There are differences between Data Encryption Standard (DES), Triple Data Encryption Standard (3DES), and Advanced Encryption Standard (AES). 3DES has a couple of attractive features as described by Stallings (2014). One is that with 168-bit key length, it overcomes the vulnerability to brute-force attack of DES. The second is that the fundamental encryption algorithm in 3DES is the same encryption algorithm used in DES. One disadvantage of 3DES is that the algorithm is relatively slow in software implementations as Stallings (2014) points out. 3DES requires three times as many rounds as DES so is slower. Another disadvantage is that both DES and 3DES use a 64-bit block size. For efficiency and security reasons, a larger block size is appropriate as Stallings (2014) describes. With these disadvantages, 3DES is not a solid candidate for long-term use as Stallings (2014) discusses. A replacement which is AES should have a security strength equal to or better than 3DES and significantly improved efficiency. AES is a symmetric block cipher that has the block length of 128 bits and key length support of 128, 192, and 256 bits. Evaluation criteria included security, computational efficiency, memory requirements, hardware and software suitability, and flexibility.

References

Cole, E. (2009). Network security bible, 2nd edition. John Wiley & Sons.

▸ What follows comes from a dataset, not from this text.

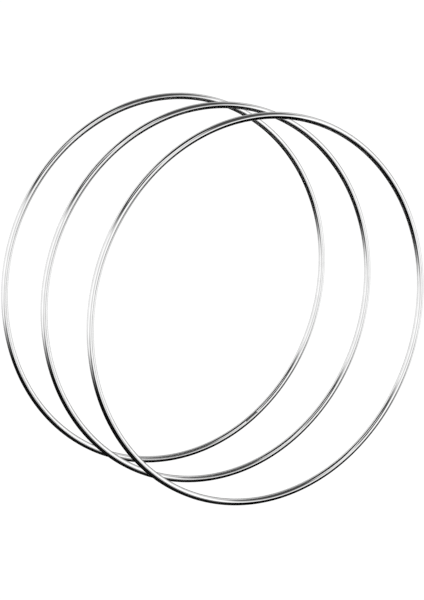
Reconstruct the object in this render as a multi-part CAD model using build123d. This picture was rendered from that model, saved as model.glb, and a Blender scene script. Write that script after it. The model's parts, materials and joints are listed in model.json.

Comer, D. E. (2014). Computer networks and internets, 6th edition. Pearson.

Paar, C., & Pelzl, J. (2010). Understanding cryptography: A textbook for students and practitioners. Springer. doi:10.1007/978-3-642-04101-3

Peltier, T. R. (2013). Information security fundamentals, second edition. CRC Press.

Stallings, W. (2014). Network security essentials: Applications and standards, 5th edition. Pearson.

Traynor, P., McDaniel, P., & La Porta, T. (2008). Security for telecommunications networks: Advances in information security. Springer.

Tsai, J. J. P., & Yu, Z. (2011). Intrusion detection. World Scientific Publishing Company.

Workman, M. D., Phelps, D. C., & Gathegi, J. N. (2013). Information security for managers. Jones & Bartlett Learning.